A Homenagem de Santa Cruz de La Palma aos Marinheiros das Canárias
No extremo oposto do jardim, encontramos, em doca seca, uma réplica da caravela “Santa Maria”, uma das três que Cristóvão Colombo comandou em busca da rota ocidental para as Índias.
A sua pequena frota zarpou de Palos de La Frontera, Huelva, em 3 de Agosto de 1492. Seis dias depois, atingiu as Canárias.
Colombo encarregou-se de reforçar as embarcações para o desconhecido que o esperava. Tratou também de recrutar marinheiros canários, famosos na Europa por terem o melhor conhecimento dos mares e por serem destemidos.
A 5 de Setembro, por fim, Colombo partiu rumo ao que pensava ser a Ásia. Sem saber como, descobriu as Américas para o Velho Mundo.
A réplica da “Santa Maria”, hoje transformada em Museu Naval Barco de La Virgen, foi construída junto ao Barranco de las Nieves de La Palma, como elemento fulcral das Festas Lustrales de la Bajada de la Virgen.
Malgrado o propósito religioso original, celebra a descoberta das Américas, a tradição marinheira de Santa Cruz e a participação dos marinheiros das Canárias na expedição de Colombo.
Calle Real e Plaza de España, o Âmago Majestoso de Santa Cruz de la Palma
No momento em que a admiramos, dois jovens ciclistas-acrobatas entretêm-se com voltas terrestres e terrenas no largo em frente. Levam o seu treino tão a sério que pedalam e saltam enfiados em capacetes dos completos, todos fechados.
Atraíam-nos, sobretudo, os largos dotados de escadarias, uma combinação abundante na histórica e inclinada Santa Cruz. Haveríamos de nos cruzar com o duo mais uma série de vezes.
O seguinte encontro deu-se nos domínios da Calle Real e da Plaza de España, lugar do Ayuntamiento da cidade, aclamado como o conjunto renascentista mais impressionante das Canárias.

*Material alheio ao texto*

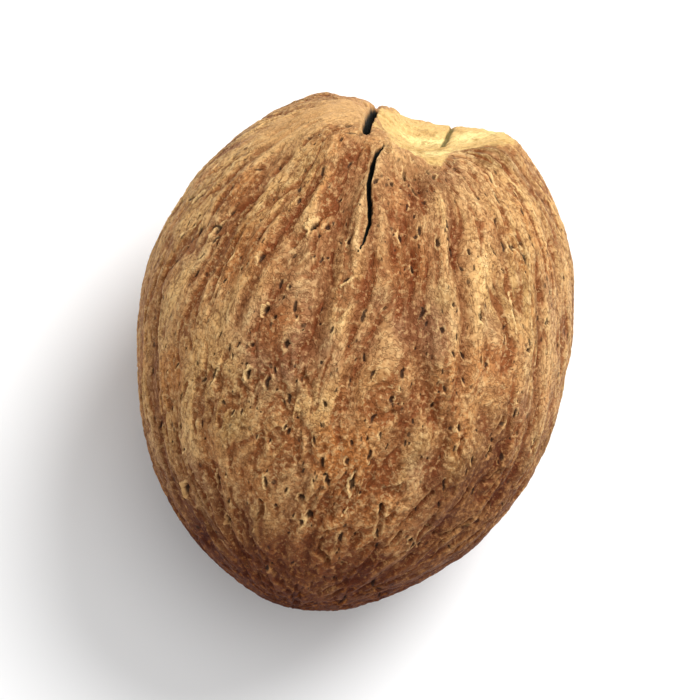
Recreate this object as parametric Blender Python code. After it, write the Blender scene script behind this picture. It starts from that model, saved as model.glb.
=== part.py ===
"""Whole nutmeg: the dried seed of the nutmeg tree, lying on its side.

The seed is one solid body.  It is egg shaped, a little wider than it is high, with a
narrow tip and a blunt crown.  The crown ends in the scar, a shallow dish where the seed
grew on its stalk, which is tipped upwards.  Shallow furrows run from the scar to the
tip.  Two dry cracks are open at the crown: one cuts through the scar's rim and one runs
down the skin below it.

Units are metres and +Z is up.  +Y points to the crown, +X across the seed.  The origin
lies on the ground, under the middle of the seed's box, and the seed stands on a small
flat spot there.
"""

import math

import bmesh
import bpy
from mathutils import Matrix, Vector, noise

# The egg, measured from the middle of its widest section.
WIDTH = 0.0239
HEIGHT = 0.0230
WAIST_TO_TIP = 0.0151
WAIST_TO_CROWN = 0.0143
TIP_FULLNESS = 2.03
TIP_NUB = 0.0005
TIP_NUB_SPREAD = math.radians(15.0)
CROWN_LEAN = 0.0005
REST_PITCH = math.radians(6.0)

# The scar: how far its face is from the middle, which way it faces, and its dish and
# raised lip, which lie a little to one side of the face's middle.
SCAR_REACH = 0.0118
SCAR_LIFT = math.radians(19.0)
SCAR_TURN = math.radians(-5.0)
SCAR_SHOULDER = 0.0014
SCAR_LEAST_FACING = 0.2
DISH_ASIDE = 0.0022
DISH_RADIUS = 0.0042
DISH_FLOOR_SHARE = 0.45
DISH_BRIM_SHARE = 1.2
DISH_DEPTH = 0.00045
LIP_HEIGHT = 0.00055
LIP_SPREAD = 0.0014

# The crown's own shape: a crest on one side of the scar and a trough beside it, which
# both run up the crown and fade away from the scar's face.
CREST_ASIDE = -0.0035
CREST_HEIGHT = 0.00062
CREST_SPREAD = 0.0022
TROUGH_ASIDE = 0.0017
TROUGH_DEPTH = 0.00055
TROUGH_STEEP_SPREAD = 0.0013
TROUGH_GENTLE_SPREAD = 0.0026
CROWN_FADE_START = 0.90
CROWN_FADE_END = 0.72

# Relief of the skin: slow lumps, and furrows that wander down the seed from the scar.
LUMP_HEIGHT = 0.00022
LUMPS_PER_RADIUS = 1.5
LUMP_SEED = Vector((21.4, 2.9, 8.3))
GRAIN_LIFT = math.radians(31.0)
FURROWS = 25
FURROW_DEPTH = 0.00030
FURROW_SHARPNESS = 2.4
FURROW_WANDER = 0.85
FURROW_SPREAD = 2.3
FURROW_STRETCH = 1.05
FURROW_STRENGTH = 0.6
FURROW_STRENGTH_SWING = 0.7
FURROW_STRENGTH_PITCH = 1.3
FURROW_LEAST_STRENGTH = 0.15
FURROW_TIP_FADE = (-0.99, -0.78)
FURROW_CROWN_FADE = (0.84, 0.96)
WANDER_SEED = Vector((3.7, 11.2, 5.1))
STRENGTH_SEED = Vector((8.8, 0.6, 14.9))

# The flat spot that it rests on: how much is worn away, and where the furrows fade.
REST_WEAR = 0.00022
REST_FADE_INNER = math.radians(10.0)
REST_FADE_OUTER = math.radians(26.0)

# The cracks.  Each runs between two places, given as a polar angle from the middle of
# the scar's face and a turn around it, where a quarter turn is the side facing up.
RIM_CRACK = {
    "start": (math.radians(24.0), math.radians(261.0)),
    "end": (math.radians(20.5), math.radians(105.0)),
    "width": 0.00040,
    "depth": 0.0012,
    "wander": 0.00010,
}
SKIN_CRACK = {
    "start": (math.radians(24.5), math.radians(90.5)),
    "end": (math.radians(57.0), math.radians(92.5)),
    "width": 0.00028,
    "depth": 0.0008,
    "wander": -0.00028,
}
CRACK_STATIONS = 13
CRACK_BENDS = 1.05
CRACK_CLEARANCE = 0.0008
CRACK_MOUTH_FLARE = 1.6
CRACK_END_SHARE = 0.25

GRID_CUTS = 27
TINY = 1e-9
SKIN_COLOUR = (0.36, 0.17, 0.07, 1.0)
SKIN_ROUGHNESS = 0.62


def clear_scene():
    """Remove every object of the open file."""
    for item in list(bpy.data.objects):
        bpy.data.objects.remove(item, do_unlink=True)


def smooth_step(low, high, value):
    """Return 0 below low and 1 above high, with an eased rise between them."""
    share = min(max((value - low) / (high - low), 0.0), 1.0)
    return share * share * (3.0 - 2.0 * share)


def soft_min(first, second, blend):
    """Return the lesser of two lengths, rounded over where they are close."""
    share = max(blend - abs(first - second), 0.0) / blend
    return min(first, second) - share * share * blend / 4.0


def bell(offset, spread):
    """Return a smooth bump of height 1, as high as a third of that one spread away."""
    return math.exp(-(offset / spread) ** 2)


def scar_normal():
    """Return the way that the scar faces, in the seed's own axes."""
    level = math.cos(SCAR_LIFT)
    return Vector((math.sin(SCAR_TURN) * level, math.cos(SCAR_TURN) * level, math.sin(SCAR_LIFT)))


def grain_frame(direction):
    """Return a direction bent so that the scar's upper edge, where the grain starts, lies on +Y."""
    share = 0.5 * (1.0 + direction.y)
    bend = Matrix.Rotation(-GRAIN_LIFT * share, 3, "X") @ Matrix.Rotation(SCAR_TURN * share, 3, "Z")
    return bend @ direction


def egg_radius(direction):
    """Return how far the plain egg reaches in a direction."""
    around = math.hypot(direction.x / (0.5 * WIDTH), direction.z / (0.5 * HEIGHT))
    if direction.y > 0.0:
        return 1.0 / math.hypot(around, direction.y / WAIST_TO_CROWN)
    along = -direction.y / WAIST_TO_TIP
    plain = (around ** TIP_FULLNESS + along ** TIP_FULLNESS) ** (-1.0 / TIP_FULLNESS)
    return plain + TIP_NUB * bell(math.acos(min(-direction.y, 1.0)), TIP_NUB_SPREAD)


def crown_wave(aside, facing):
    """Return the height of the crown's crest and trough at a place beside the scar's middle."""
    crest = CREST_HEIGHT * bell(aside - CREST_ASIDE, CREST_SPREAD)
    spread = TROUGH_STEEP_SPREAD if aside < TROUGH_ASIDE else TROUGH_GENTLE_SPREAD
    trough = TROUGH_DEPTH * bell(aside - TROUGH_ASIDE, spread)
    return (crest - trough) * smooth_step(CROWN_FADE_END, CROWN_FADE_START, facing)


def scar_relief(direction):
    """Return the height of the scar's dish, lips and crest, and the dish's share there."""
    normal = scar_normal()
    facing = direction.dot(normal)
    if facing <= SCAR_LEAST_FACING:
        return 0.0, 0.0
    on_face = direction * (SCAR_REACH / facing) - normal * SCAR_REACH
    off_dish = on_face - Vector((DISH_ASIDE, 0.0, 0.0))
    floor_edge, brim = DISH_FLOOR_SHARE * DISH_RADIUS, DISH_BRIM_SHARE * DISH_RADIUS
    share = 1.0 - smooth_step(floor_edge, brim, off_dish.length)
    sideways = (off_dish.x / max(off_dish.length, TINY)) ** 2
    lip = LIP_HEIGHT * sideways * bell(off_dish.length - DISH_RADIUS, LIP_SPREAD)
    return lip - DISH_DEPTH * share + crown_wave(on_face.x, facing), share


def lump_height(direction):
    """Return the height of the seed's slow, irregular swelling."""
    return LUMP_HEIGHT * noise.noise(direction * LUMPS_PER_RADIUS + LUMP_SEED)


def furrow_depth(direction):
    """Return the depth of the furrows, which fade at the scar, the tip and the rest spot."""
    bent = grain_frame(direction)
    turn = math.atan2(bent.z, bent.x)
    polar = math.acos(min(max(bent.y, -1.0), 1.0))
    ring = Vector((math.cos(turn), math.sin(turn), 0.0)) * FURROW_SPREAD
    spot = ring + Vector((0.0, 0.0, FURROW_STRETCH * polar))
    wander = FURROW_WANDER * noise.noise(spot + WANDER_SEED)
    crease = (0.5 + 0.5 * math.cos(FURROWS * turn + math.tau * wander)) ** FURROW_SHARPNESS
    swing = noise.noise(spot * FURROW_STRENGTH_PITCH + STRENGTH_SEED)
    strength = max(FURROW_STRENGTH + FURROW_STRENGTH_SWING * swing, FURROW_LEAST_STRENGTH)
    ends = smooth_step(*FURROW_TIP_FADE, bent.y) * (1.0 - smooth_step(*FURROW_CROWN_FADE, bent.y))
    below = math.acos(min(max(-direction.z, -1.0), 1.0))
    spared = smooth_step(REST_FADE_INNER, REST_FADE_OUTER, below)
    return FURROW_DEPTH * crease * strength * ends * spared


def skin_radius(direction):
    """Return how far the seed's skin reaches in a direction from its middle."""
    facing = direction.dot(scar_normal())
    reach = egg_radius(direction)
    if facing > SCAR_LEAST_FACING:
        reach = soft_min(reach, SCAR_REACH / facing, SCAR_SHOULDER)
    relief, share = scar_relief(direction)
    swelling = lump_height(direction) * (1.0 - share)
    return reach + relief + swelling - furrow_depth(direction)


def skin_point(direction, lift=0.0):
    """Return the place on the skin in a direction, or the place that far above it."""
    place = direction * (skin_radius(direction) + lift)
    place.x += CROWN_LEAN * max(place.y / WAIST_TO_CROWN, 0.0) ** 2
    return place


def cube_sphere():
    """Return a bmesh of a unit sphere, made from a cube with an even grid on each face."""
    mesh = bmesh.new()
    bmesh.ops.create_cube(mesh, size=2.0)
    bmesh.ops.subdivide_edges(mesh, edges=mesh.edges[:], cuts=GRID_CUTS, use_grid_fill=True)
    for vertex in mesh.verts:
        even = [math.tan(0.25 * math.pi * part) for part in vertex.co]
        vertex.co = Vector(even).normalized()
    return mesh


def lay_down(mesh):
    """Tip the seed as it comes to rest, wear its flat spot and set it on the origin."""
    tipped = Matrix.Rotation(REST_PITCH, 3, "X")
    for vertex in mesh.verts:
        vertex.co = tipped @ vertex.co
    lowest = min(vertex.co.z for vertex in mesh.verts) + REST_WEAR
    for vertex in mesh.verts:
        vertex.co.z = max(vertex.co.z - lowest, 0.0)
    sides = [vertex.co.x for vertex in mesh.verts]
    ends = [vertex.co.y for vertex in mesh.verts]
    middle = Vector(((max(sides) + min(sides)) / 2.0, (max(ends) + min(ends)) / 2.0, 0.0))
    for vertex in mesh.verts:
        vertex.co -= middle
    return Matrix.Translation(-middle - Vector((0.0, 0.0, lowest))) @ tipped.to_4x4()


def around_scar(polar, turn):
    """Return the direction at a polar angle from the scar's middle and a turn around it."""
    normal = scar_normal()
    side = normal.cross(Vector((0.0, 0.0, 1.0))).normalized()
    up = side.cross(normal)
    ring = side * math.cos(turn) + up * math.sin(turn)
    return normal * math.cos(polar) + ring * math.sin(polar)


def crack_blade(crack, placing):
    """Return a bmesh of the wedge that opens one crack, already where the seed lies."""
    mesh = bmesh.new()
    start = around_scar(*crack["start"])
    end = around_scar(*crack["end"])
    sideways = start.cross(end).normalized()
    rings = []
    for station in range(CRACK_STATIONS):
        share = station / (CRACK_STATIONS - 1)
        here = start.slerp(end, share)
        drift = sideways * (crack["wander"] * math.sin(CRACK_BENDS * math.tau * share))
        taper = CRACK_END_SHARE + (1.0 - CRACK_END_SHARE) * math.sin(math.pi * share)
        mouth = sideways * (0.5 * crack["width"] * taper * CRACK_MOUTH_FLARE)
        top = skin_point(here, CRACK_CLEARANCE) + drift
        bottom = skin_point(here, -crack["depth"] * taper) + drift
        corners = (top + mouth, top - mouth, bottom)
        rings.append([mesh.verts.new(placing @ corner) for corner in corners])
    for first, second in zip(rings, rings[1:]):
        for corner in range(3):
            after = (corner + 1) % 3
            mesh.faces.new((first[corner], first[after], second[after], second[corner]))
    mesh.faces.new(rings[0])
    mesh.faces.new(rings[-1])
    bmesh.ops.triangulate(mesh, faces=mesh.faces[:])
    bmesh.ops.recalc_face_normals(mesh, faces=mesh.faces[:])
    return mesh


def add_object(name, mesh):
    """Link a bmesh into the scene as a named object and return the object."""
    data = bpy.data.meshes.new(name)
    mesh.to_mesh(data)
    mesh.free()
    item = bpy.data.objects.new(name, data)
    bpy.context.scene.collection.objects.link(item)
    return item


def skin_material():
    """Return the seed's brown, dry skin."""
    material = bpy.data.materials.new("nutmeg_skin")
    material.use_nodes = True
    shader = material.node_tree.nodes["Principled BSDF"]
    shader.inputs["Base Color"].default_value = SKIN_COLOUR
    shader.inputs["Roughness"].default_value = SKIN_ROUGHNESS
    shader.inputs["Metallic"].default_value = 0.0
    return material


def build_nutmeg():
    """Build the seed with its scar, furrows, flat spot and open cracks."""
    mesh = cube_sphere()
    for vertex in mesh.verts:
        vertex.co = skin_point(vertex.co.normalized())
    placing = lay_down(mesh)
    seed = add_object("nutmeg", mesh)
    seed.data.materials.append(skin_material())
    seed.data.shade_smooth()
    for name, crack in (("rim_crack", RIM_CRACK), ("skin_crack", SKIN_CRACK)):
        blade = add_object(name, crack_blade(crack, placing))
        blade.hide_render = True
        blade.display_type = "WIRE"
        cut = seed.modifiers.new(name, "BOOLEAN")
        cut.operation = "DIFFERENCE"
        cut.object = blade
    return seed


clear_scene()
build_nutmeg()
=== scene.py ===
"""Looks of a whole nutmeg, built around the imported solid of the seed.

The seed's skin is made once as a dense ball of directions.  Each feature of the skin, such
as its furrows, pits, cracks and scar, is a class that presses its own relief and marks
into that skin.  The pressed skin is thinned to a mesh of a sensible size, laid down where
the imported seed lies, and dressed in one finish that reads the marks.

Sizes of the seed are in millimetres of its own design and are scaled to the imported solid.
"""

import logging
import math
from dataclasses import dataclass, field
from enum import Enum

import bpy
import numpy as np
from mathutils import Euler, Matrix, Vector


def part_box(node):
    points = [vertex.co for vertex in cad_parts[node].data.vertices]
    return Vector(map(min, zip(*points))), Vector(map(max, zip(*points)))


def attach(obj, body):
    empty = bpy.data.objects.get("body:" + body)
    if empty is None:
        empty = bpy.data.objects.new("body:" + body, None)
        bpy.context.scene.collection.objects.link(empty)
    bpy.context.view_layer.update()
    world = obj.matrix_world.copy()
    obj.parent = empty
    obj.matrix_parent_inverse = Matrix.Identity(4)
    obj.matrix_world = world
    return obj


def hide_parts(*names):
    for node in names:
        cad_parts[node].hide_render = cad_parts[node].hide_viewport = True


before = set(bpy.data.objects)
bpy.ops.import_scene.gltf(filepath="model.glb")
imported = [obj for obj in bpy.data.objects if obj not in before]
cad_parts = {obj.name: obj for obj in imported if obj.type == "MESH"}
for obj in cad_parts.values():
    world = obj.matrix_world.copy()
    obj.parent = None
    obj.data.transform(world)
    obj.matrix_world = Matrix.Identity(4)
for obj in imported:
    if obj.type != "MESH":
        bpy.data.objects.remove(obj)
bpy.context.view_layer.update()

LOG = logging.getLogger("nutmeg")
NODE = "nutmeg"
UP = np.array((0.0, 0.0, 1.0), np.float32)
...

Mesmo conhecedores da proibição, os miúdos ensaiaram, ali, alguns movimentos. Até que um polícia de passagem se encarrega de os expulsar. E de devolver a tranquilidade ao cenário secular.

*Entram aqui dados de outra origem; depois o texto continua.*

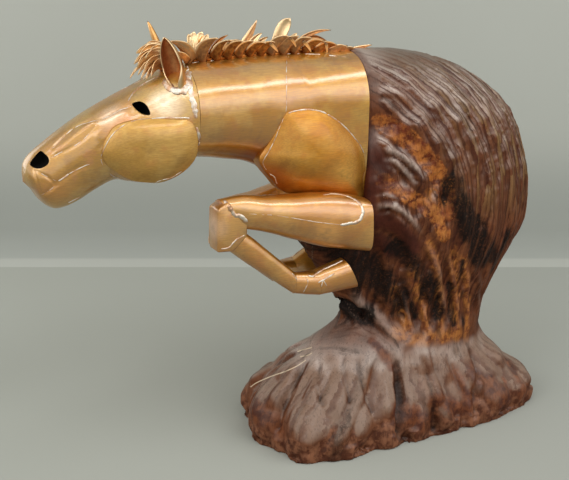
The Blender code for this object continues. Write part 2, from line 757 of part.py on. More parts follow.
def make_ear(side, head, neck):
    name = "ear_near" if side < 0 else "ear_far"
    foot_x, foot_z = head_point(0.075, 0.21)
    foot = Vector((foot_x, side * FACE_WIDTH * 0.33, foot_z))
    forward = EAR_FORWARD if side < 0 else EAR_FORWARD * FAR_EAR_SHARE
    upward = Vector((-forward, side * EAR_OUTWARD, 0.9)).normalized()
    outward = Vector((-0.45, side * 0.80, 0.0)).normalized()
    outward = (outward - upward * outward.dot(upward)).normalized()
    sideways = upward.cross(outward)
    grid = []
    for i in range(EAR_ROWS + 1):
        share = i / EAR_ROWS
        radius = EAR_WIDTH / 2 * (0.55 + 1.3 * share) * (1 - share) ** 0.62 + 0.6 * SHEET
        middle = foot + upward * EAR_LENGTH * (1.1 * share - 0.1) - outward * EAR_WIDTH * share * share / 3
        opening = blend(0.2, 1.25, ease(0.0, 0.35, share))
        line = []
        for j in range(EAR_COLUMNS + 1):
            angle = opening + (2 * HALF_TURN - 2 * opening) * j / EAR_COLUMNS
            turn = outward * math.cos(angle) + sideways * 0.85 * math.sin(angle)
            line.append(middle + turn * radius)
        grid.append(line)
    return trim(sheet_object(name, grid, COPPER, SHEET), head, neck)


def sheet_object(name, grid, look, thickness):
    """A curved sheet through a grid of points, given its thickness by Solidify."""
    work = bmesh.new()
    verts = [[work.verts.new(point) for point in line] for line in grid]
    for near_line, next_line in zip(verts, verts[1:]):
        for j in range(len(near_line) - 1):
            work.faces.new((near_line[j], near_line[j + 1], next_line[j + 1], next_line[j]))
    made = add_object(name, finish_mesh(work, name), look)
    wall = made.modifiers.new("wall", "SOLIDIFY")
    wall.thickness = thickness
    wall.offset = 0.0
    wall.use_even_offset = False
    return settle(made)


# The mane: a crest strip along the neck, cut into pointed leaves that are swept back and curl
# to both sides. Each row: foot as a share of the crest, then reach back, rise, lean to the far
# side, width and upward bow, all as shares of LOCK_HEIGHT except width, a share of LOCK_WIDTH.

MANE_LOCKS = (
    (0.010, -0.71, 0.60, -0.22, 0.85, -0.15),
    (0.025, 0.03, 0.86, 0.28, 0.75, 0.06),
    (0.045, 0.42, 0.82, 0.28, 0.72, 0.12),
    (0.052, 0.56, 0.60, -0.22, 0.85, 0.15),
    (0.105, 0.80, 0.62, 0.22, 0.58, 0.15),
    (0.140, 0.60, 0.54, -0.22, 0.65, 0.14),
    (0.235, 1.00, 1.04, 0.09, 0.58, -0.20),
    (0.250, 0.56, 0.54, -0.22, 0.65, 0.15),
    (0.326, 0.60, 0.46, -0.22, 0.62, 0.15),
    (0.376, 0.66, 0.61, 0.22, 0.62, 0.10),
    (0.410, 0.56, 0.40, -0.20, 0.55, 0.13),
    (0.505, 0.60, 0.56, -0.20, 0.95, 0.15),
    (0.528, 0.62, 1.10, 0.16, 0.90, 0.10),
    (0.620, 0.56, 0.42, -0.20, 0.85, 0.13),
    (0.640, 1.36, 0.58, 0.12, 0.52, 0.16),
    (0.700, 0.70, 0.32, -0.20, 0.60, 0.15),
    (0.725, 0.94, 0.28, 0.19, 0.62, 0.24),
    (0.790, 0.62, 0.22, -0.19, 0.60, 0.12),
    (0.875, 0.68, 0.16, -0.16, 0.52, 0.10),
    (0.950, 1.12, 0.07, 0.06, 0.36, 0.04),
)
# The forelock: each row is a foot and a tip as (ahead of the poll, side, above the crest),
# then width and bow, in shares of LOCK_HEIGHT.
FORELOCK_LOCKS = (
    ((0.04, 0.12, 0.08), (1.06, -0.28, -0.34), 0.26, 0.42),
    ((0.04, -0.10, 0.00), (0.92, -0.32, -0.32), 0.27, 0.34),
    ((0.04, -0.20, -0.06), (0.82, -0.46, -0.46), 0.27, 0.25),
    ((0.06, 0.02, 0.12), (0.84, 0.06, 0.26), 0.28, 0.26),
    ((0.04, 0.22, 0.00), (0.88, 0.46, -0.22), 0.26, 0.32),
)
POLL_SHARE = 0.100


def leaf_sheet(foot, tip, width, bow, steps=3):
    """A pointed, slightly cupped leaf of sheet whose spine is bowed upward between foot and tip."""
    chord = tip - foot
    lift = Vector((-chord.z, 0.0, chord.x)).normalized() * bow
    cup = Vector((0.0, 0.12 * width * (1 if tip.y < 0 else -1), 0.0))
    grid = []
    for i in range(steps + 1):
        share = i / steps
        middle = foot + chord * share + lift * 4 * share * (1 - share)
        tangent = chord + lift * 4 * (1 - 2 * share)
        across = tangent.cross(Vector((0.0, 1.0, 0.0))).normalized()
        half = width / 2 * (0.72 + 0.75 * share) * (1 - share ** 2.2) + 0.4 * SHEET
        grid.append([middle - across * half + cup, middle, middle + across * half + cup])
    return hide_as_cutter(sheet_object("lock", grid, DARK_COPPER, SHEET))


def rooted_locks(name, root, locks):
    """The locks fused to the root that holds them."""
    CUTTERS.objects.unlink(root)
    SCULPTURE.objects.link(root)
    root.hide_render = False
    root.display_type = "TEXTURED"
    root.data.materials.append(DARK_COPPER)
    root.name = name
    for lock in locks:
        boolean(root, lock, "UNION")
    return root


def make_mane(neck, chest, block):
    start = THROAT_X + 2 * CREST_WIDTH
    end = COLLAR_X - 5 * GAP
    low = CREST_Z - CREST_WIDTH
    half = CREST_WIDTH / 2
    root = box("mane_root", (start, -half, low), (end, half, CREST_Z + CREST_HEIGHT))
    locks = []
    for place, (share, back, rise, lean, width, bow) in enumerate(MANE_LOCKS):
        aside = math.copysign(0.55 * SHEET, lean)
        above = CREST_Z + SHEET * (1 + 0.2 * (place % 4))
        foot = Vector((blend(start, end, share), aside, above))
        tip = foot + Vector((back, lean, rise)) * LOCK_HEIGHT
        locks.append(leaf_sheet(foot, tip, width * LOCK_WIDTH, bow * LOCK_HEIGHT))
    return trim(rooted_locks("mane", root, locks), neck, chest, block)


def make_forelock(head):
    poll_x, poll_z = head_point(POLL_SHARE, 0.0)
    bpy.ops.mesh.primitive_uv_sphere_add(segments=10, ring_count=6, radius=1.0)
    root = bpy.context.object
    root.data.transform(Matrix.Diagonal((0.31, 0.375, 0.345, 1.0 / LOCK_HEIGHT)))
    root.data.transform(Matrix.Scale(LOCK_HEIGHT, 4))
    root.data.transform(Matrix.Translation((poll_x, 0.0, poll_z - 0.09 * LOCK_HEIGHT)))
    hide_as_cutter(root)
    locks = []
    for foot, tip, width, bow in FORELOCK_LOCKS:
        ends = [
            Vector((poll_x - ahead * LOCK_HEIGHT, aside * LOCK_HEIGHT, poll_z + above * LOCK_HEIGHT))
            for ahead, aside, above in (foot, tip)
        ]
        locks.append(leaf_sheet(*ends, width * LOCK_HEIGHT, -bow * LOCK_HEIGHT))
    return trim(rooted_locks("forelock", root, locks), head)


def main():
    block = make_block()
    neck = make_neck()
    chest = make_chest()
    head = make_head()
    near = Leg(-1, KNEE_REACH, KNEE_DROP, SHIN_RUN, SHIN_DROP, 8, ARM_DROP)
    far = Leg(1, FAR_KNEE_REACH, FAR_KNEE_DROP, FAR_SHIN_RUN, FAR_SHIN_DROP, 22, FAR_ARM_DROP)
    for side in (-1, 1):
        make_cheek(side, head, neck)
        shoulder = make_shoulder(side, neck, chest)
        make_ear(side, head, neck)
        leg = near if side < 0 else far
        knee = make_knee(leg)
        make_forearm(leg, knee, chest, shoulder, neck, block)
        make_cannon(leg, knee)
        make_fetlock(leg)
        make_hoof(leg)
    make_mane(neck, chest, block)
    make_forelock(head)


main()
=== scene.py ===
"""Leaping horse: forequarters in golden sheet copper, coming out of a gouged and stained block."""

import math
from functools import partial

import bmesh
import bpy
import numpy as np
from mathutils import Matrix, Vector, noise
from mathutils.bvhtree import BVHTree


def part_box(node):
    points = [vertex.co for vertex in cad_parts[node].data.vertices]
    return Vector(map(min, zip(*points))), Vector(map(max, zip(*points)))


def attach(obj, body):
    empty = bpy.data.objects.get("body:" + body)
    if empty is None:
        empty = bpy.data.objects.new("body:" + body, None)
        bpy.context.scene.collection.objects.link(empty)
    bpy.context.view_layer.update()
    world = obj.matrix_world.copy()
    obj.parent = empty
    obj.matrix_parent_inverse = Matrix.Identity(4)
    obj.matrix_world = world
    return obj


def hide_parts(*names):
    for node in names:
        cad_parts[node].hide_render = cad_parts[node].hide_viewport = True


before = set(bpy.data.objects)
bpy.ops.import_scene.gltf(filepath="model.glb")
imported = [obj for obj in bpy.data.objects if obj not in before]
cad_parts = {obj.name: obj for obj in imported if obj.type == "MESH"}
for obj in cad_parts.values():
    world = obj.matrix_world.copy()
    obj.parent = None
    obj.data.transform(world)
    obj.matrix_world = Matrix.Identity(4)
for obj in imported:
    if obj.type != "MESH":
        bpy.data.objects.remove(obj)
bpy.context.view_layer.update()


# The camera stands on the near side, a little ahead of the chest and above it, and looks down
# on the horse with a long lens. Points can be picked through the pixels of its picture.
view_turn = math.radians(-26)
view_rise = math.radians(17)
aim = Vector((-0.252, 0.0, 0.428))
eye_distance = 2.4
picture_width, picture_height = 569, 480
focal_pixels = 1200
sensor_width = 36


def from_angles(turn, rise):
    """The direction that lies at a turn and a rise, in radians, as seen from the sculpture."""
    return Vector((math.sin(turn) * math.cos(rise), -math.cos(turn) * math.cos(rise), math.sin(rise)))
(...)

Há muito que a Plaza de España mantém, na cidade, uma função dupla, com fronteiras difusas.
Delimitam-na a fachada e o campanário da Igreja de São Salvador, (ambos góticos) uma série de casas senhoriais e as Casas Consistoriais, da municipalidade.
No centro do conjunto destaca-se a estátua de Manuel Díaz, um padre, político, educador e homem de cultura proeminente, em Santa Cruz, na primeira metade do século XIX.
Do lado oposto à igreja, sob o olhar inquisitório de Manuel Díaz, as arcadas debaixo do Ayuntamento são garantia de sombra e abrigo para a chuva.
Lá vemos sentados moradores idosos, a recuperarem o fôlego das suas caminhadas às compras.
Outros núcleos arquitectónicos prodigiosos, mesmo se não tão imponentes que o da Plaza de España, contribuem para fazer de Santa Cruz a cidade reverenciada das Canárias que é.
Cada vez mais encantados, sentimo-nos na obrigação de perceber como tinha uma povoação do arquipélago, tão distante de Sevilha e de outras grandes cidades espanholas, conseguido tais atributos.
Do Realengo de Fernández de Lugo à Cidade Portuária da Europa
Pois, ditou o clima subtropical e o destino que, numa altura em que ainda era novidade, a cana-de-açúcar crescesse em abundância em La Palma.
De tal forma prolífica que o porto da cidade a exportava em grandes quantidades.
Mais tarde também vinho e até seda.
Cinco anos decorridos após a destruição às mãos de François Le Clerc, Felipe II (I de Portugal) decretou a criação do primeiro Juzgado de Índias.
Escolheu Santa Cruz de La Palma por, não obstante os danos causados pelos corsários, a cidade se ter voltado a provar a mais comercial das Canárias.
De então em diante, qualquer embarcação espanhola com propósitos mercantis, deveria registar-se no Juzgado de Índias antes de partir para as Américas.
Como pretendido pelo rei, o influxo dos comerciantes, as ininterruptas transações com as colónias americanas e o norte da Europa substanciou a prosperidade de Santa Cruz.
No século XVI, tanto em número de barcos como de actividade comercial, o porto da cidade só ficava atrás dos de Sevilha e de Antuérpia.
A Elegância Histórica que Perdura
Na actualidade, finda há muito a era imperial de Espanha, Santa Cruz de La Palma conserva uma importância regional incontornável.
O porto da cidade assegura o transporte de pessoas e bens com as restantes Canárias e o sul de Espanha.
Mesmo assim, Santa Cruz de La Palma viu-se ultrapassada em população pelo município produtor de bananas de Los Llanos de Aridane.
No que diz respeito a elegância histórica e arquitectónica, continua sem rival.